The last photo struck me as a 'bigfoot' footprint.
Sat 10 May, 2014 8:28 am
COOL!
Sat 10 May, 2014 8:42 am
Nice photos.
Sat 10 May, 2014 8:57 am
Ok, so who has the scientific explanation for why the ice crystals grew in those patterns?
Sat 10 May, 2014 9:18 am
Neat. I've done a few of these over the years but always had trouble with the exposure. Maybe I was just walking too early in the morning . . .
Sat 10 May, 2014 11:30 am
north-north-west wrote:Neat. I've done a few of these over the years but always had trouble with the exposure. Maybe I was just walking too early in the morning . . .

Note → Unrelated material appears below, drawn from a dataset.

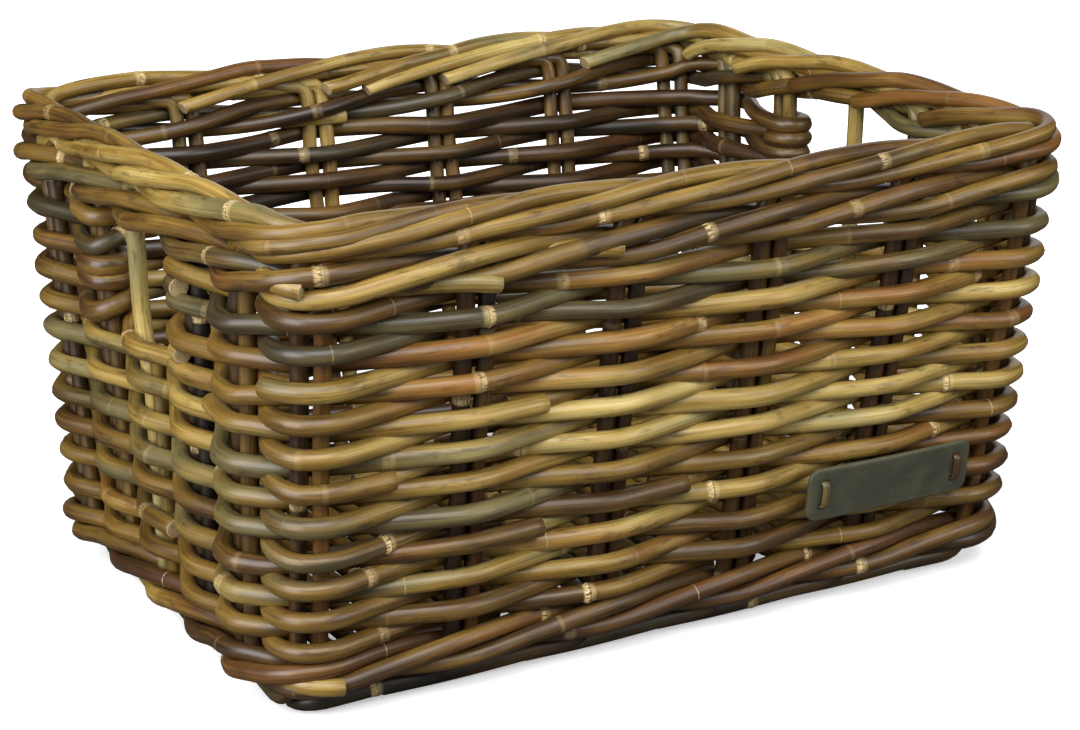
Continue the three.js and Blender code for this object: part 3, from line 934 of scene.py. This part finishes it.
def waleSteps(height, first, last, rng):
    # Behind every third stake, and rising past the two in front of which the rod lies.
    rise = basket["waleRise"]
    steps = []
    for stake in range(first, last + 1):
        phase = stake % 3
        out = swing(stake, wale) * (1 if phase else -1)
        level = waleLevel(height, (0, -rise, rise)[phase], stake) + rng.normal(0, wale["jitter"])
        steps.append((stake, level, out + cornerOut(stake)))
        if stake < last:
            between = out * wale["bulge"] if phase == 1 else 0
            steps.append((stake + 0.5, waleLevel(height, (-rise, 0, rise)[phase], stake + 0.5), between))
    return trimmedEnds(steps)


def tailSteps(place, level, reach):
    # From behind the stakes to a cut end that stands out and droops a little.
    steps = [(place - back, level, outward) for back, outward in wale["tailRoute"]]
    return steps + [(place - 0.1, level - 0.0008, reach - 0.0008), (place, level - 0.002, reach)]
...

The sun was pretty low, probably only half an hour above the horizon.
Sat 10 May, 2014 11:47 am
Just beautiful!
Sat 10 May, 2014 11:50 am
Great stuff! Thanks for sharing.
Sat 10 May, 2014 3:20 pm
Fantastic shots
Sat 10 May, 2014 6:02 pm
tibboh wrote:north-north-west wrote:Neat. I've done a few of these over the years but always had trouble with the exposure. Maybe I was just walking too early in the morning . . .
The sun was pretty low, probably only half an hour above the horizon.
Thank you for destroying any pretensions I may have had to being even halfway competent with a camera.
Sun 11 May, 2014 7:03 am
Ice is nice....great capture tibboh.
Sun 11 May, 2014 5:27 pm
This was taken on the Ramsheads about 9am just before Easter with my Samsung S4 - nothing fancy. It was -8 overnight.
- ice
Sun 11 May, 2014 7:30 pm
Thank you all for the kind words. The ice was an unexpected highlight of my day.
The area where I walked was probably about -5 degrees or so the night before Mark. I wonder if temperature has any bearing on ice patterns? Some were almost like fingerprints in detail, but when you looked closely the angular ice crystal formation was still there.
I'm sure someone out there knows??
Sun 11 May, 2014 10:36 pm
After looking at these ice patterns over the years if think what happens is that the pool freezes out from the edge in small sheets from points that have cooled faster than other parts. If it is cold enough for long enough the small sheets grow and eventually collide to form pressure ridges. What amazes me is the curved edges in the latter of your photos compared to the very linear, angular forms in the first two.
Sun 11 May, 2014 10:55 pm
Influenced by water flow? Air current?
Mon 12 May, 2014 6:55 am
GPSGuided wrote:Influenced by water flow? Air current?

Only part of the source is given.